With opponents adjusting to slow uptempo attack, Heat searching for answers: ‘We’ll find a counter’
The 82-game NBA regular season is long. Sometimes the injury bug hits a team and sometimes a team just runs into a challenging part of its schedule.
Both apply to the Heat at the moment, with injuries and an exhausting stretch in its schedule coinciding with its worst stretch of the season yet. It also coincided with the Heat’s worst loss of the season, falling to the struggling Sacramento Kings 127-111 on Saturday night at Kaseya Center on the back end of a back-to-back set and its third game in four days while playing without starting guards Tyler Herro and Davion Mitchell.
The Heat (14-10) has now lost three straight games for the first time this season, and three of its last four games after a strong 13-6 start to the season.
“It was not one of our finer games, but we’ll regroup,” Heat coach Erik Spoelstra said following Saturday’s ugly home loss to the Kings ahead of a two-day break before resuming its schedule on Tuesday with an NBA Cup quarterfinal game against the Magic in Orlando: “I want our guys to get as much rest as possible. We have a practice day [Monday], which is good. I think we do need to get back in the gym and just fine-tune some things and get ready for Tuesday.”
One thing the Heat definitely needs to rediscover is its fast-pace attack that was a revelation to begin the season after finishing as one of the five slowest-pace teams in the NBA in each of the past six regular seasons.
The Heat, which still entered Sunday playing at the fastest pace in the NBA (105.4 possessions per 48 minutes) this season, has been slowed recently. Not only was Saturday’s loss to the Kings played at a pace of 100.5 possessions per 48 minutes for the Heat’s third-slowest game of the season, but five of Miami’s six slowest-paced games this season have come in the last seven games.
“We knew this was going to happen,” Heat guard Norman Powell said. “We kind of surprised everybody with the pace, and now they’re ready for it.”
With more film available on the Heat’s revamped uptempo offense that features the fewest screens and handoffs in the league, opponents have made adjustments to try to slow things down.
Whether its opponents using more zone, full-court press or simply denying the Heat’s primary options to force others to do more, the Heat’s offense has slowed to a pace of 100.1 possessions per 48 minutes during its current three-game skid that would rank 22nd in the NBA among teams for the season. Miami’s fast-break points are also down from its season average of 18.4 per game to 11 transition points per game during this three-game losing streak.
“If you develop an identity after 20 games, the league scouts you. So they’ll put together a game plan,” Spoelstra said. “But if you’re doing something well, then you have to put more effort, more intention, more detail in doing it, and that’s what the really good teams figure out. You don’t let teams take you out of what you need to do. That’s why the practice day [on Monday] will be important.”
Powell believes “it’s on us to play a little smarter, knowing that they’re going to be denying and making it tough from our first actions.”

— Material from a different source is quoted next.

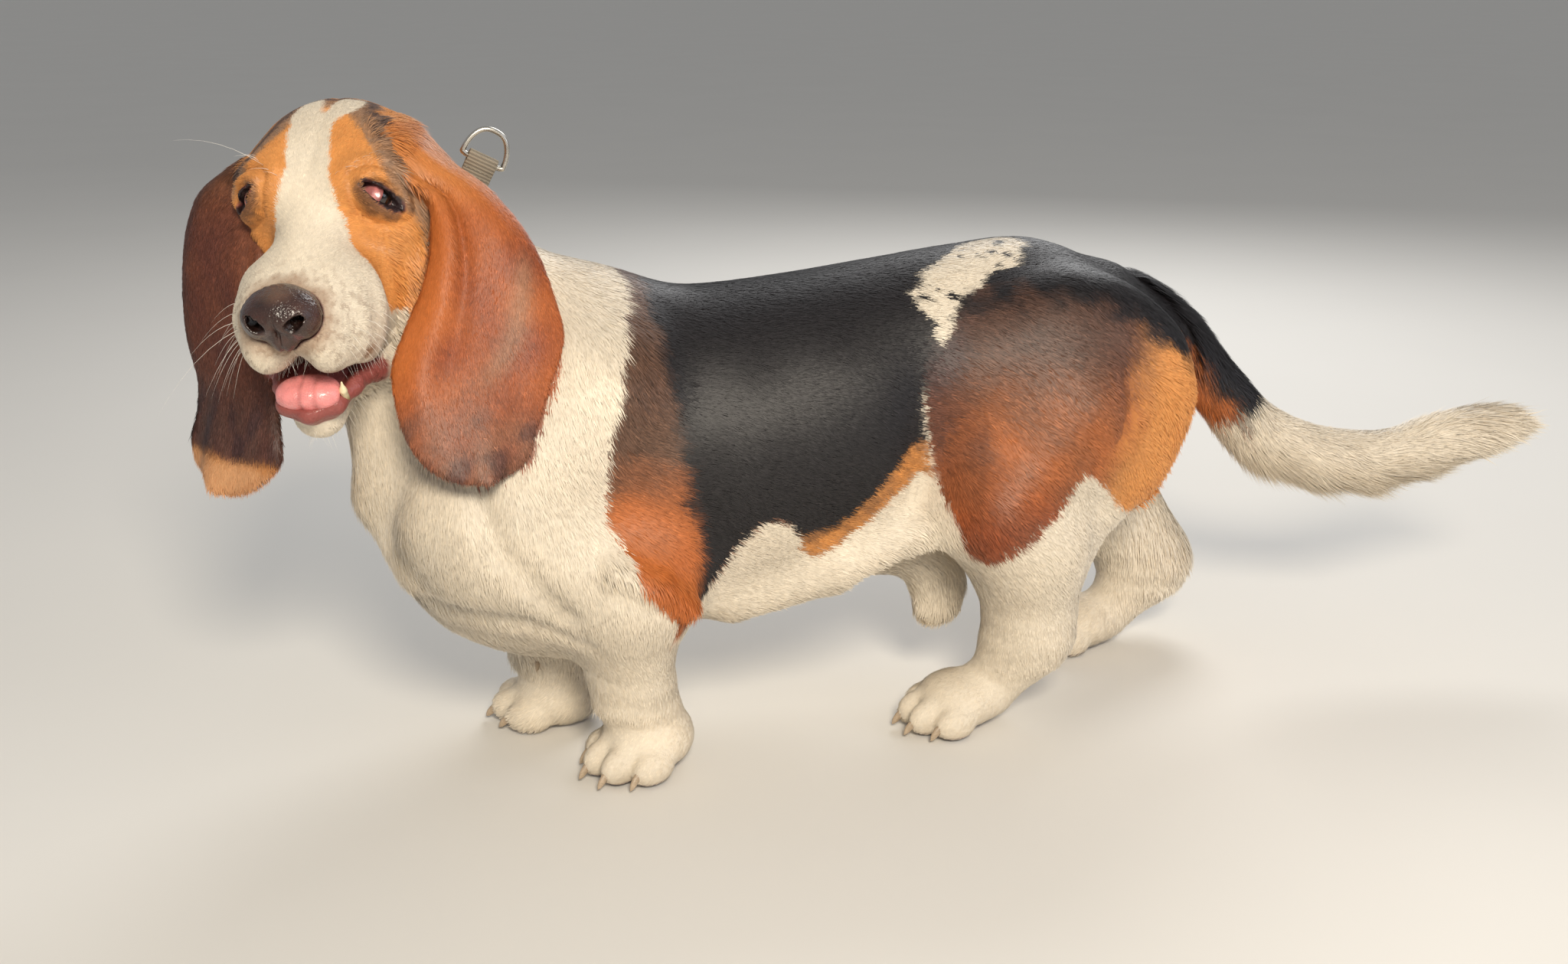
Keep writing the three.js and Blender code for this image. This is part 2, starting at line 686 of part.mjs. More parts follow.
const claws = LEGS.flatMap((leg) => {
  const onPaw = TOES.map((toe, i) => {
    const reach = toe.along - 12 * toe.size;
    const root = pawPoint(leg, reach * leg.scale, toe.across * leg.scale, 13);
    const tip = pawPoint(leg, (reach - 14) * leg.scale, toe.across * leg.scale * 1.08, 5);
    const name = `claw_${leg.name}_${leg.flank}_${i + 1}`;
    return horn(name, `${leg.name}paw_${leg.flank}`, root, tip.sub(root), 15, 4.2);
  });
  if (leg.name === 'hind') return onPaw;
  const root = vec(leg.wrist.x - 8, leg.wrist.y - leg.side * 22, 66);
  const ahead = vec(-0.35, -leg.side * 0.6, -0.75);
  return [...onPaw, horn(`claw_fore_${leg.flank}_dew`, `foreleg_${leg.flank}`, root, ahead, 19, 4)];
});

for (const [name, here] of Object.entries(LEG_ROOMS)) {
  const isThigh = name.startsWith('thigh');
  const cell = isThigh ? THIGH_CELL : LEG_CELL;
  const sockets = claws.filter((claw) => claw.limbName === name).map((claw) => claw.socket);
  add(name, share(here, name.includes('paw') ? PAW_CELL : cell, 0, sockets), isThigh ? BLACK : CREAM);
}
claws.forEach((claw) => add(claw.name, claw.body, HORN));

Object.entries(TAIL_ROOMS).forEach(([name, here], i) => {
  const walls = i > 0 ? [behind(TAIL_CUTS[i], GAP)] : [];
  add(name, share(here, TAIL_CELL, 0, walls), i === 0 ? BLACK : CREAM);
});

// Head: flesh in the head's own frame, opened for the nose leather, the eyes and their sockets
const inDog = vec(0, 0, 0);
const fleshAtHead = (q) => flesh(inDog.copy(q).applyMatrix4(HEAD));
const HEAD_LOW = vec(-130, -94, -132);
const HEAD_HIGH = vec(134, 98, 62);
const headWall = behind(NAPE_CUT, 0);
const headFlesh = (grow, cutters) => (
  onHead((q) => fleshAtHead(q) - grow, HEAD_LOW, HEAD_HIGH, HEAD_CELL, cutters)
);

const NOSE_LOW = vec(70, -36, -46);
const NOSE_HIGH = vec(138, 36, 16);
const noseBody = (grow) => onHead((q) => noseLeather(q) - grow, NOSE_LOW, NOSE_HIGH, SMALL_CELL);

function ball(radius, place, stretch = vec(1, 1, 1)) {
  const geometry = new THREE.SphereGeometry(radius, 10, 7).scale(stretch.x, stretch.y, stretch.z);
  return solid(geometry.translate(place.x, place.y, place.z).applyMatrix4(HEAD));
}

const eyeballs = Object.values(EYES).map((eye) => ball(EYE_RADIUS + GAP, eye));
const openings = Object.values(EYES).map((eye) => ball(
  1,
  eye.clone().add(vec(13, Math.sign(eye.y) * 9, -1)),
  vec(15, 12, 8.5),
));
add('head', headFlesh(0, [headWall, collarZone, noseBody(CLEARANCE), ...eyeballs, ...openings]), TAN);
add('nose', noseBody(0), NOSE_LEATHER);
Object.entries(EYES).forEach(([side, eye]) => add(`eye_${side}`, ball(EYE_RADIUS, eye), EYE_BROWN));

// Mouth: a lower jaw with its canine tooth, and the tongue that lies on it
const MOUTH_LOW = vec(-70, -60, -130);
const MOUTH_HIGH = vec(124, 60, -30);
const tongueBody = (grow) => {
  const geometry = new THREE.SphereGeometry(1, 10, 7).scale(34 + grow, 17 + grow, 7 + grow);
  return solid(geometry.rotateY(radians(8)).translate(80, 0, -77).applyMatrix4(HEAD));
};
const neckZone = share(NECK_ROOM, NECK_CELL, 2 * CLEARANCE);
const upperFlesh = [headFlesh(CLEARANCE), neckZone, collarZone];
const canineCone = new THREE.ConeGeometry(3.2, 16, 7).rotateX(Math.PI / 2).translate(96, 20, -76);
const canine = solid(canineCone.applyMatrix4(HEAD));
const jawBody = onHead(jaw, MOUTH_LOW, MOUTH_HIGH, JAW_CELL, [...upperFlesh, tongueBody(GAP)]);
add('lower_jaw', without(jawBody.add(canine), [tongueBody(GAP)]), CREAM);
add('tongue', without(tongueBody(0), upperFlesh), TONGUE_PINK);

// Ring: round wire bent to a D, in a plane given by the way along its bar and the way up
const RING = {
  place: vec(-84, 20, 439),
  along: vec(0.89, 0, -0.455),
  up: vec(0.455, 0, 0.89),
  halfWidth: 15,
  height: 21,
  wire: 1.9,
};

function ringPoint(turn) {
  const rise = Math.sin(turn) > 0 ? RING.height : 2;
  const side = Math.sign(Math.cos(turn)) * Math.abs(Math.cos(turn)) ** 0.8;
  return RING.place.clone()
    .addScaledVector(RING.along, side * RING.halfWidth)
    .addScaledVector(RING.up, Math.sin(turn) * rise);
}

function ringBody(wire) {
  const steps = 16;
  const sides = 6;
  const across = vec(0, 0, 0).crossVectors(RING.along, RING.up).normalize();
  const centre = RING.place.clone().addScaledVector(RING.up, RING.height * 0.4);
  const points = [];
  const faces = [];
  for (let i = 0; i < steps; i += 1) {
    const middle = ringPoint((i / steps) * 2 * Math.PI);
    const out = middle.clone().sub(centre).normalize();
    for (let j = 0; j < sides; j += 1) {
      const angle = (j / sides) * 2 * Math.PI;
      const point = middle.clone()
        .addScaledVector(out, Math.cos(angle) * wire)
        .addScaledVector(across, Math.sin(angle) * wire);
      points.push(point.x, point.y, point.z);
      const next = ((i + 1) % steps) * sides;
      const turn = (j + 1) % sides;
      faces.push(i * sides + j, next + j, next + turn, i * sides + j, next + turn, i * sides + turn);
    }
  }
  const geometry = new THREE.BufferGeometry();
  geometry.setAttribute('position', new THREE.Float32BufferAttribute(points, 3));
  geometry.setIndex(faces);
  return solid(geometry);
}

// Tab: the doubled end of the webbing that stands up from the collar and holds the ring's bar
const TAB = { height: 34, thickness: 6, above: 4.5 };

function tabBody() {
  const across = vec(0, 0, 0).crossVectors(RING.up, RING.along).normalize();
  const frame = new THREE.Matrix4().makeBasis(RING.along, across, RING.up);
  const block = new THREE.BoxGeometry(COLLAR_WIDTH, TAB.thickness, TAB.height);
  block.translate(0, 0, TAB.above - TAB.height / 2);
  return solid(block.applyMatrix4(frame.setPosition(RING.place)));
}

add('collar_ring', ringBody(RING.wire), STEEL);
add('collar_tab', without(tabBody(), [ringBody(RING.wire + GAP), collarZone, neckZone]), WEBBING);

// Ears: hanging sheets of one thickness, with rows from the root to the tip that give the front
// and rear edge as [across, height], and a bend that gives how far out the sheet hangs at a height
const EAR = {
  left: {
    side: LEFT,
    origin: vec(0, 0, 0),
    across: vec(1, 0, 0),
    outward: vec(0, -1, 0),
    rows: [
      [-150, 440, -150, 468],
      [-130, 425, -115, 452],
      [-129, 397, -84, 427],
      [-137, 370, -63, 391],
      [-150, 346, -51, 350],
      [-161, 322, -50, 332],
      [-161, 301, -61, 309],
      [-158, 281, -78, 286],
      [-148, 264, -86, 266],
      [-135, 251, -96, 250],
      [-121, 244, -113, 244],
    ],
    bend: [[250, 108], [300, 94], [350, 74], [400, 55], [430, 36], [455, 16], [476, 4]],
    bulge: 8,
  },
  right: {
    side: RIGHT,
    origin: vec(-262, 6, 0),
    across: vec(0.6, -0.8, 0),
    outward: vec(-0.8, -0.6, 0),
    rows: [
      [14, 430, -4, 446],
      [30, 418, -34, 426],
      [37, 400, -39, 405],
      [41, 375, -40, 375],
      [43, 345, -41, 345],
      [43, 318, -40, 318],
      [48, 292, -35, 294],
      [52, 272, -39, 272],
      [54, 255, -47, 252],
      [40, 238, -42, 240],
      [12, 227, -6, 229],
    ],
    bend: [[228, 12], [250, 6], [300, 2], [340, 2], [380, -2], [415, -14], [430, -28], [446, -50]],
    bulge: 6,
  },
};

function earPoint(ear, along, across, lift) {
  const rows = ear.rows.map((edges, i) => [i, ...edges]);
  const row = (column) => station(rows, along * (rows.length - 1), column + 1);
  const s = row(0) + (row(2) - row(0)) * across;
  const z = row(1) + (row(3) - row(1)) * across;
  const round = 1 - (2 * across - 1) ** 2;
  const out = station(ear.bend, z, 1) + ear.bulge * round + lift;
  return ear.origin.clone().addScaledVector(ear.across, s).addScaledVector(ear.outward, out).setZ(z);
}

function earBody(ear) {
  const steps = 11;
  const side = 5;
  const ring = 2 * side;
  const points = [];
  const faces = [];
  const face = (a, b, c) => faces.push(a, ...(ear.side === LEFT ? [c, b] : [b, c]));
  for (let i = 0; i <= steps; i += 1) {
    for (let j = 0; j < ring; j += 1) {
      const across = j <= side ? j / side : 2 - j / side;
      const half = (EAR_THICKNESS / 2) * Math.sqrt(1 - Math.abs(2 * across - 1) ** 4);
      points.push(...earPoint(ear, i / steps, across, j <= side ? half : -half));
      if (i === steps) continue;
      const next = (j + 1) % ring;
      const a = i * ring + j;
      const b = i * ring + next;
      face(a, b, b + ring);
      face(a, b + ring, a + ring);
    }
  }
  for (const [row, flip] of [[0, true], [steps, false]]) {
    const middle = points.length / 3;
    points.push(...earPoint(ear, row / steps, 0.5, 0));
    for (let j = 0; j < ring; j += 1) {
      const a = row * ring + j;
      const b = row * ring + ((j + 1) % ring);
      face(middle, ...(flip ? [b, a] : [a, b]));
    }
  }
  const geometry = new THREE.BufferGeometry();
  geometry.setAttribute('position', new THREE.Float32BufferAttribute(points, 3));
  geometry.setIndex(faces);
  return solid(geometry);
}

const chestZone = share(TRUNK_ROOMS.chest, TRUNK_CELL, 2 * CLEARANCE);
const earStops = [headFlesh(CLEARANCE), neckZone, collarZone, chestZone];
Object.entries(EAR).forEach(([side, ear]) => add(`ear_${side}`, without(earBody(ear), earStops), MAHOGANY));

// The origin goes to the middle of the dog's box, on the floor
const extent = new THREE.Box3().setFromObject(dog);
const middle = extent.getCenter(vec(0, 0, 0));
dog.position.set(-middle.x, -middle.y, -extent.min.z);

export default dog;
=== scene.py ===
# A basset hound as a life-size still model: skin, coat, eyes, nose, mouth, claws and collar.
#
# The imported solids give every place. The dog is shaped in its own frame, in millimetres: the
# floor point under the withers is the origin, +X runs to the tail, +Y to the dog's right side
# and +Z up. Its head has a frame of its own, with x to the nose, y to the dog's left and z to
# the crown. A finished piece is turned into the row frame, in metres, when its mesh is made.

import math

import bmesh
import bpy
import numpy as np
from mathutils import Matrix, Vector


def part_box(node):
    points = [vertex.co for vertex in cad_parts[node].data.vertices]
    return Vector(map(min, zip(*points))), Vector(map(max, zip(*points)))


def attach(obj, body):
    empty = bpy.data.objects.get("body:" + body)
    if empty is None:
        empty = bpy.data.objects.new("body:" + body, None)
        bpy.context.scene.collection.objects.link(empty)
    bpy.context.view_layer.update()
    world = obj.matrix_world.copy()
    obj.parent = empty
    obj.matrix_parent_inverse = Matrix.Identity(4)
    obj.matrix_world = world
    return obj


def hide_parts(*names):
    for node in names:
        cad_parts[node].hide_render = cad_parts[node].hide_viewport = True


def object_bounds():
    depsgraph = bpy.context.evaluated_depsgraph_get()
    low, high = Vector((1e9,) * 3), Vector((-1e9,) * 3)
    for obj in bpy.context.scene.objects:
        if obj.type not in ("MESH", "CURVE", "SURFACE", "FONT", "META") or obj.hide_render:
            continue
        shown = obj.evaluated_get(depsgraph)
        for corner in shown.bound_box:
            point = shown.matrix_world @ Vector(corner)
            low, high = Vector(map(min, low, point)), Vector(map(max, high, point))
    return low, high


bl_info = {
    "name": "Basset Hound",
    "version": (1, 0, 0),
    "blender": (4, 5, 0),
    "location": "View3D > Sidebar > Hound",
    "description": "Builds a basset hound's skin, coat, face, claws and collar round its solids",
    "category": "Object",
}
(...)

“When I’m not playing with Tyler [Herro], they’re really keying in on us,” Powell said. “So it’s making other guys have to make plays. But I think they’ve been keying in on denying our reversals and things like that, and now we’ve got to get to making second and third movements from the denials, back cutting, sacrificing ourselves to open up driving lanes and things like that for the guys that have the ball.”
Heat captain and three-time All-Star center Bam Adebayo has noticed the adjustments from opponents, too.
“This is the most I’ve seen teams go zone against us,” Adebayo said. “And then obviously when they make a shot, they’re trying to press up so we can’t run in transition. So those two things. But we have one of the best coaches in the league. We’ll find a counter at some point. We’ll find a counter and get back to having this fast pace and playing with this type of energy.”
The results have not been good for the Heat when things slow down, as it is 2-5 this season when the pace is at 102 possessions per 48 minutes or slower.
“Probably my biggest takeaway right now is can we win some games where it’s not at our identity,” Spoelstra said. “We’ll work on it Monday. We’re going to work on getting more consistent to how we want to play, but this is the NBA. It’s not always going to go exactly how you want it to go, and competition has something to say about it. But the mental toughness that great teams figure out is you just figure out a way to win. You figure out what the feel for a game is. And it might have to be an ugly win, and we’ll get there on that as well.”
Even with this recent slowdown, the Heat still enters Sunday with the NBA’s 13th-ranked offensive rating. That’s a big improvement after Miami finished each of the last three seasons with one of the NBA’s 10 worst offensive ratings.
The goal in Monday’s practice is to find ways to get back up to speed — the speed that has led to this early-season offensive improvement. Of course, some rest days and getting Herro and Mitchell back from injury would help.
“Just tightening up the little things and how we want to play, the flow and the play style that we want to get back to and that we’ve been having throughout the course of the year so far,” Powell said of the goal in Monday’s practice. “We’re going to tighten some things up, take [Sunday] off, let our bodies rest and recover. Come back Monday, watch some film, see how we can get better and then get ready for Orlando again.”